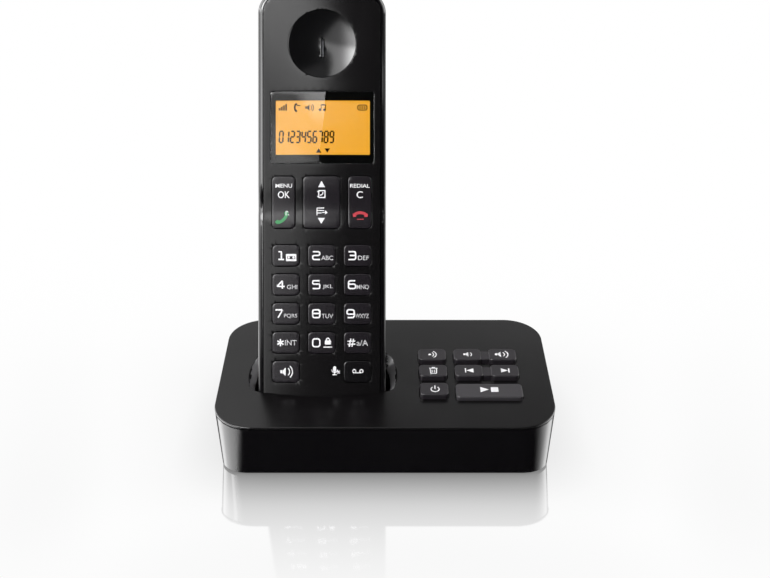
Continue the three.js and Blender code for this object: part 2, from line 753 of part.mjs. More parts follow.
function buildHandset() {
  piece('front_cover', makeFrontCover(), glossBlack, handset);
  piece('face_panel', makeFacePanel(), mattBlack, handset);
  piece('earpiece_dish', makeEarpieceDish(), mattBlack, handset);
  piece('display_lens', makeLens(), windowBlack, handset);
  piece('display_module', makeDisplayModule(), amber, handset);
  pushKeys.forEach(({ name, x, y }) => piece(name, makePushKey(x, y), keyBlack, handset));
  rockerKeys.forEach(({ name, x, width }) => piece(name, makeRockerKey(x, width), keyBlack, handset));
  piece('keypad_mat', makeKeypadMat(), rubberGrey, handset);
  piece('handset_board', makeHandsetBoard(), boardGreen, handset);

  const earSpeaker = makeCapsule(earSpeakerRadius, earSpeakerDepth).rotateX(Math.PI / 2);
  piece('earpiece_speaker', earSpeaker, steel, handset)
    .position.set(earOffset, earHeight, -ledgeBack - seatGap - earSpeakerDepth);
  const ringer = makeCapsule(ringerRadius, ringerDepth).rotateX(-Math.PI / 2);
  piece('ringer_speaker', ringer, steel, handset)
    .position.set(0, ringerHeight, shellWall + seatGap + ringerDepth - handsetDepth);
  piece('microphone', makeCapsule(microphoneRadius, microphoneLength), steel, handset)
    .position.set(0, endWall + seatGap, -microphoneDepth);

  piece('rear_cover', makeRearCover(), mattBlack, handset);
  piece('battery_door', makeBatteryDoor(), mattBlack, handset);
  const cellX = cellRadius + seatGap / 2;
  piece('cell_left', makeCell(), cellSleeve, handset).position.set(-cellX, bayMiddle, -cellDepth);
  const rightCell = piece('cell_right', makeCell(), cellSleeve, handset);
  rightCell.position.set(cellX, bayMiddle, -cellDepth);
  rightCell.rotation.z = Math.PI;
  const bridge = makeBatteryContact(4 * cellRadius - 2 * seatGap, [-cellX, cellX], -1);
  piece('battery_bridge', bridge(0), nickel, handset);
  const terminal = makeBatteryContact(terminalWidth, [0], 1);
  piece('battery_terminal_left', terminal(-cellX), nickel, handset);
  piece('battery_terminal_right', terminal(cellX), nickel, handset);

  [['left', -1], ['right', 1]].forEach(([name, side]) => {
    const plate = new THREE.BoxGeometry(contactWidth, contactPlate, contactSpan);
    piece(`charge_contact_${name}`, plate, nickel, handset)
      .position.set(side * contactSpread, contactPlate / 2, -contactDepth);
    const screw = makeScrew(side * bossSpread, bossHeight, headHeight - headDepth, headRadius,
      headHeight, shankRadius, shankLength);
    piece(`handset_screw_${name}`, screw, steel, handset);
  });
}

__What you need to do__
Extract exactly the leading lines of the data, stopping at and including the line with "piece('handset_board', makeHandsetBoard(), boardGreen, handset);".

__Correct answer__
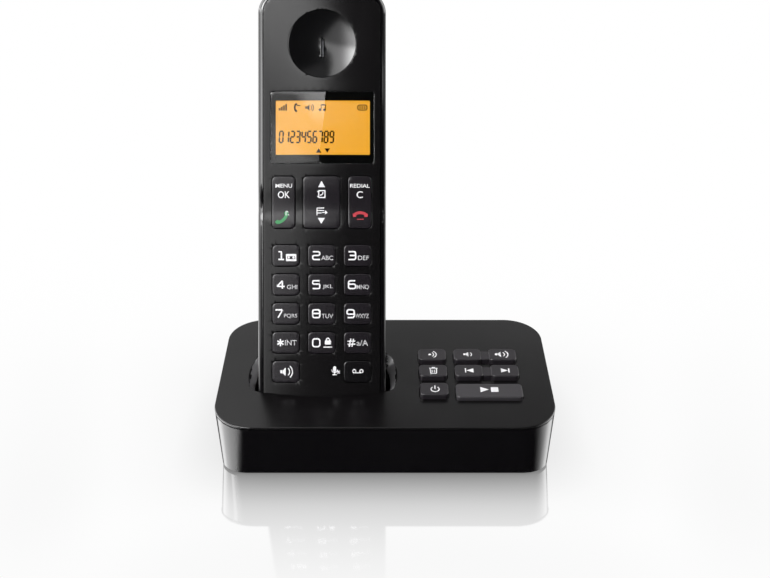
Continue the three.js and Blender code for this object: part 2, from line 753 of part.mjs. More parts follow.
function buildHandset() {
  piece('front_cover', makeFrontCover(), glossBlack, handset);
  piece('face_panel', makeFacePanel(), mattBlack, handset);
  piece('earpiece_dish', makeEarpieceDish(), mattBlack, handset);
  piece('display_lens', makeLens(), windowBlack, handset);
  piece('display_module', makeDisplayModule(), amber, handset);
  pushKeys.forEach(({ name, x, y }) => piece(name, makePushKey(x, y), keyBlack, handset));
  rockerKeys.forEach(({ name, x, width }) => piece(name, makeRockerKey(x, width), keyBlack, handset));
  piece('keypad_mat', makeKeypadMat(), rubberGrey, handset);
  piece('handset_board', makeHandsetBoard(), boardGreen, handset);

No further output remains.